Paper Mill House & Museum- In 1860, Newtown Township was largely a farming community, full of Quaker descendants of Welsh Quakers who bought their original farms from William Penn and moved here in the late 1600’s. The census for that year shows 841 people in Newtown, most living on farms spread out throughout the township. But in one small corner of the Township, the census taker found a veritable beehive of activity: more than 100 men, women and children living along the banks of the Darby Creek, skilled weavers and crafts people, many recent immigrants from England and Ireland, working at several textile mills turning the wool from local sheep in woolen blankets and other goods that were sent throughout the country.


Today, those mills are ruins along the creek, but one of the mill workers homes, and a museum of local history, including a period 1850’s general store, can still be found along the banks of the Darby Creek in Newtown.


The Museum is open to the public each Saturday in July and August from 1:00 – 4:00 p.m. Please take advantage of this opportunity to tour the museum and walk in the steps of those early millworkers.

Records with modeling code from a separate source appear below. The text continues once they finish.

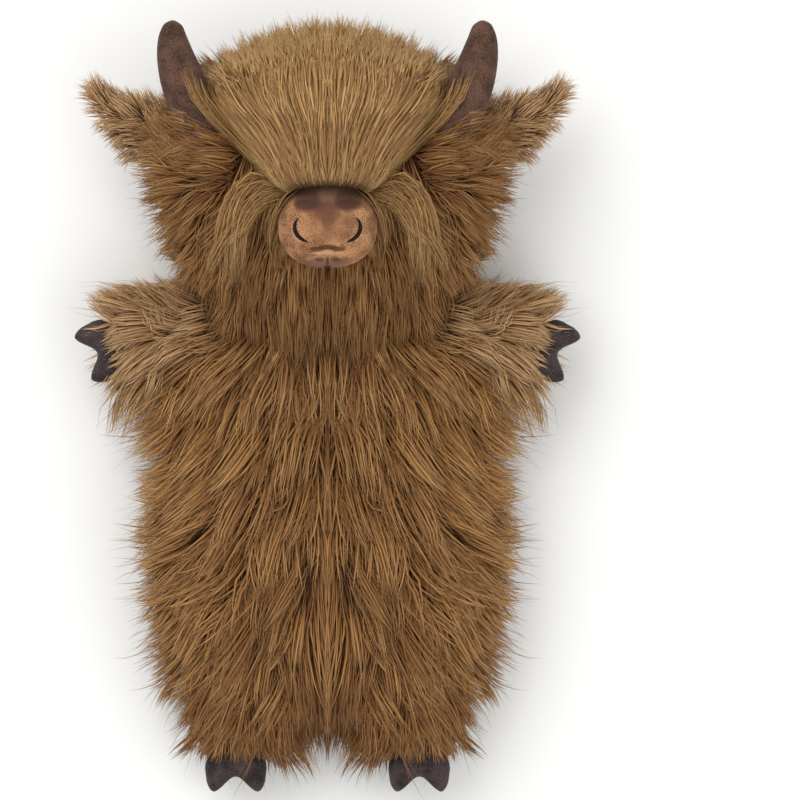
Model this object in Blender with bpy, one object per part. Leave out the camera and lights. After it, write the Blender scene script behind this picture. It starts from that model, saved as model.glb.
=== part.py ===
"""Plush highland-cow cover for a one-litre hot water bottle, lying on its back.

Units are metres. +X is the viewer's right, +Y runs from the legs to the crown and +Z comes out of the
face. The pouch holds the bottle and rests on Z = 0. The stuffed head, limbs, ears and horns are sewn
to it. Each piece ends against the cloth that carries it, with a seam's gap between the two.
"""

import math

import bmesh
import bpy
import numpy as np
from mathutils import Vector

MM = 0.001
SEAM_GAP = 0.4 * MM  # between two pieces that are sewn together

# The bottle that the pouch is made for.
BOTTLE_WIDTH = 155 * MM
BOTTLE_NECK_WIDTH = 84 * MM
BOTTLE_EASE = 3 * MM  # room left in all round the bottle

BACK_WALL = 6 * MM  # the back cloth with its short pile
# The room for the bottle in mm: y, half width as a share of the bottle's or of its neck's, top height.
BODY_ROOM = (
    (-150, 0.55, 24),
    (-144, 0.8, 32),
    (-132, 1, 39),
    (-60, 1, 42),
    (12, 1, 42),
    (32, 0.86, 39),
)
NECK_ROOM = (
    (46, 1, 34),
    (100, 1, 34),
    (138, 0.92, 32),
    (146, 0.6, 27),
)
ROOM_SQUARENESS = 4.5
ROOM_STEPS = 24
SLIT_MIDDLE = -8 * MM  # the open centre-back seam: its middle,
SLIT_LENGTH = 190 * MM  # its length
SLIT_WIDTH = 16 * MM  # and how far its lips stand open
SLIT_STEPS = 12
SLIT_REACH = 5 * MM  # how far the opening is cut past both faces of the back

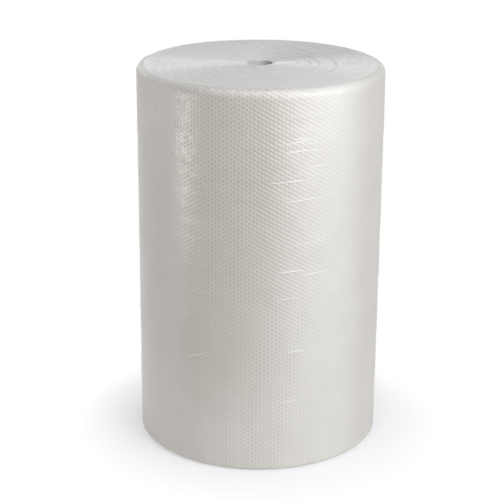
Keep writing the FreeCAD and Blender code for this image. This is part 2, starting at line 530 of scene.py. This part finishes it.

Square Tavern- In the summer of 1748 in Newtown Square at the local tavern, the proprietor’s 11 year old son had been practicing his drawing, a skill he learned he had when several years before, seeing a sleeping child, he had been inspired to try to draw what he saw with a pencil and paper. He continued to develop that skill, using his school pen and any available surface to sketch birds, flowers, and whatever else caught his fancy. Native Indians still populated Pennsylvania, and in summers they would return to Delaware County to live. They noticed the young artist and his work, and shared with him how to mix local materials to make the red and yellow colors with which they decorated their ornaments. A whole new world opened to the young boy, one that eventually led him to London, where in time he became court painter to King George III, the founder of the Royal Academy of Arts, and one of the greatest painters of the day. The painter was Benjamin West.


The tavern where he sketched is still here in Newtown Square, and open to the public each Saturday in July and August from 1:00 – 4:00 p.m. Please take advantage of this opportunity to tour the tavern and walk in the steps of Benjamin West.


Both sites are free, though donations are cheerfully accepted. Please pass the word and bring a friend to show off these wonderful National Register sites that we have in Newtown Square.